Last year, under participation of ten grand masters of Okinawa karate and kobudō, a museum and memorial monument related to Ryūkyū horses have been erected in Naha City. The topic is embedded within the peace theory of Okinawa and the description carries the usual phrases, such as “since ancient times…,” “deeply rooted in the lives of the islanders…,” or “closely related to karate and kobudō.” Also, the project aims to be registered as an intangible cultural heritage, probably with the UNESCO.
While this author supports these ideas, his curiosity led him to check the history for what the officials have not mentioned in their advertising brochure.

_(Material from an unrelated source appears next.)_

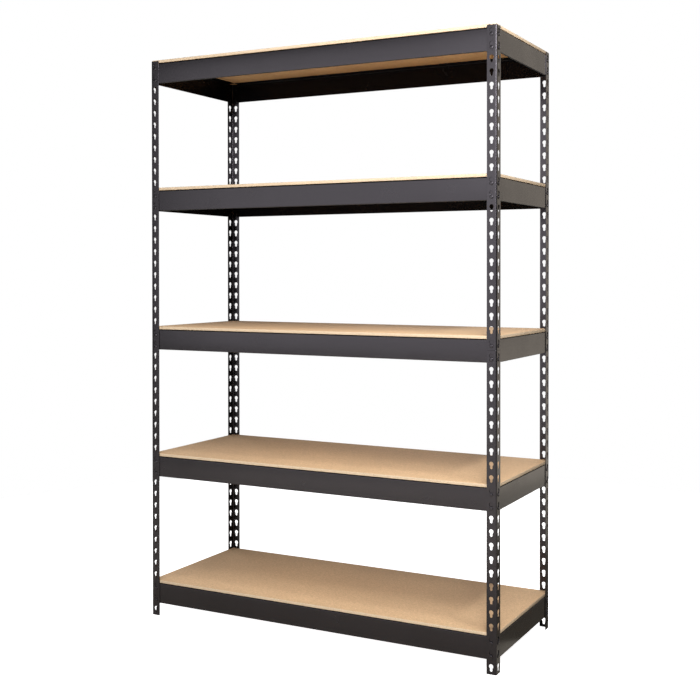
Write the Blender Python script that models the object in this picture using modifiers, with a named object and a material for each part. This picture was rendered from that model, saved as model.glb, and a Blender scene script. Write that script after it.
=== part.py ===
"""Boltless steel shelving: four slotted angle posts, five rivet-hooked beam frames, five boards.

Every post is two half posts, one above the other. Each shelf is two long beams and two
side beams, whose rivets hang in the posts' keyholes, and one board that lies on the
beams' top flanges. Metres, +Z up, front at -Y, origin on the floor at the middle.
"""
import math

import bmesh
import bpy
from mathutils import Matrix, Vector

# Driving dimensions.
INCH = 0.0254
WIDTH = 48 * INCH
DEPTH = 18 * INCH
POST_HEIGHT = 72 * INCH
HOLE_PITCH = 1.5 * INCH
HOLES_PER_HALF = 24
GAP = 0.0003

# Posts: equal angles of folded steel.
POST_STEEL = 0.0015
POST_LEG = 0.030
POST_BEND = 0.0035
POST_BEND_STEPS = 3
HALF_LENGTH = POST_HEIGHT / 2 - GAP

# Keyholes: a round entry over a narrow slot, measured from the corner and the pitch line.
HOLE_FROM_CORNER = 0.016
HOLE_RADIUS = 0.0065
HOLE_CENTRE_UP = 0.0232
SLOT_WIDTH = 0.0076
SLOT_BOTTOM_UP = 0.0084
HOLE_ARC_STEPS = 5

# Beams: a web with a wide top flange and a small bottom lip, both folded inwards.
BEAM_STEEL = 0.001
BEAM_TOP_ABOVE_PITCH = 0.0314
BEAM_BOTTOM_BELOW_PITCH = 0.0354
FLANGE_WIDTH = 0.030
LIP_WIDTH = 0.006
TOP_BEND = 0.004
BOTTOM_BEND = 0.002
BEAM_BEND_STEPS = 2
BEAM_END_CLEARANCE = 0.0033
NOTCH_CLEARANCE = 0.0006
TAB_BELOW_BOARD = 0.0006

# Rivets: the shank hangs in the slot, the head is outside the post.
SHANK_RADIUS = 0.0034
HEAD_RADIUS = 0.0055
HEAD_THICKNESS = 0.0022
RIVET_SIDES = 6
RIVETS_PER_END = 2

# Boards.
BOARD_THICKNESS = 0.009
BOARD_CLEARANCE = 0.0009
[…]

So, what is the true history of Ryūkyū horses?
According to the dynastic records of the Ming Dynasty, already in the 1370s there were three kings in Okinawa, namely in realms called Chūzan, Sanzan, and Hokuzan. The tribute envoys of each of these once even appeared together at the Ming court, competing for the establishment of investiture and tribute trade with Ming China. The main motivation for their competition was the yield expected from the investiture and tribute trade.
Precious articles and imperial gifts began to reach Okinawa and stimulated further activities in overseas trade. In 1396, the first Chinese investiture envoy (sappōshi) reached Ryūkyū, for the enthronement of King Haniji of Hokuzan, followed in 1404 for the investiture of King Bunei of Chūzan, and in fact the Chinese Emperor bestowed the title of king to all the three leaders. This is the reason why the period is called the “Era of Three Kingdoms” (sanzan-jidai). These kingdoms were the three most powerful trading communities in Okinawa at the time, with trading ports, fortresses, armies, and settlements with technical experts, people engaged in agriculture, production and trade.

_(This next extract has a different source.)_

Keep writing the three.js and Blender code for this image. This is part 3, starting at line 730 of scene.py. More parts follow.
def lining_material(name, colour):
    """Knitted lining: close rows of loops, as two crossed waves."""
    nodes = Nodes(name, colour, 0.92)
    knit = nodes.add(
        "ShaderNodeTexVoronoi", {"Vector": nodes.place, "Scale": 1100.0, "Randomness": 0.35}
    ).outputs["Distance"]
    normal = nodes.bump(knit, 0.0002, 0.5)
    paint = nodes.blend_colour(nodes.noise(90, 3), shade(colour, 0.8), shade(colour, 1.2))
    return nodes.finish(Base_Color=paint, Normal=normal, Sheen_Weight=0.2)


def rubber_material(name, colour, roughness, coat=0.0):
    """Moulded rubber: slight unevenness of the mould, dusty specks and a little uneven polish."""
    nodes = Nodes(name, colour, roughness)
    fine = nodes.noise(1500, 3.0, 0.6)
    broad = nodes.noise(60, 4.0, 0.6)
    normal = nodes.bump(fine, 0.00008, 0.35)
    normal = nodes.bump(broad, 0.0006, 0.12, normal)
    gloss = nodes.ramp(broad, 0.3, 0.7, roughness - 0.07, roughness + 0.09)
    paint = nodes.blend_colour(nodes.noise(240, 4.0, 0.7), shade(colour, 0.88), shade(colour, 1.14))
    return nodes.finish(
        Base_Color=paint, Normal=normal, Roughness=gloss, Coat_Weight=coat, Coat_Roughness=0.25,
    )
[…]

Initially, Ryūkyūan tribute to China consisted mainly of sulphur and horses, both of which were two of the most important military materials urgently needed by the Ming. As Takara pointed out:
For their battles with the Mongols the Ming required supplies and one ingredient was sulphur, indispensable for gunpowder. They also needed horses to pull their cannons to the battlefield. The Ryūkyū Islands were able to supply both.
In short, horse pasturage became a cultural standard in Okinawa due to the military demand of the Ming Dynasty. For instance, in 1374, only two years after the begin of the tribute trade relationship, the Chinese envoy Li Hao purchased a huge number of horses and took them back to China, and for the year 1383 a single Chinese purchase of nine hundred eighty (980!) horses is recorded. Together with the vast quantities of sulphur, the original Ryūkyū tribute items were of high military utility to the Chinese, who regarded Ryūkyū as a major supplier. From this reason, and because the following Ming emperors adhered to the policies and practices of Ming Taizu, Ryūkyū earned a preferential treatment which lasted long after the military-supply question of the Ming was settled.
Yes, you have read it correctly: The 500 years of Ryūkyū-Chinese investiture relation is actually based on military supplies…
BTW, above-mentioned Li Hao, on the same occasion in 1374, brought with him to Okinawa “one thousand iron utensils” and some seventy thousand pieces of earthenware. He also noted in his official report to the Chinese Emperor that the Ryūkyūans were not interested in silk, but only in iron kettles and porcelain, which subsequently were sent in greater quantities. It is no surprise that we see a coincidence in Ryūkyū’s demand of iron from China, the emergence of blacksmithing and weapons and armor production technology, the increased fighting and emphasis on military preparation on Okinawa as indicated by the large number of fortresses built.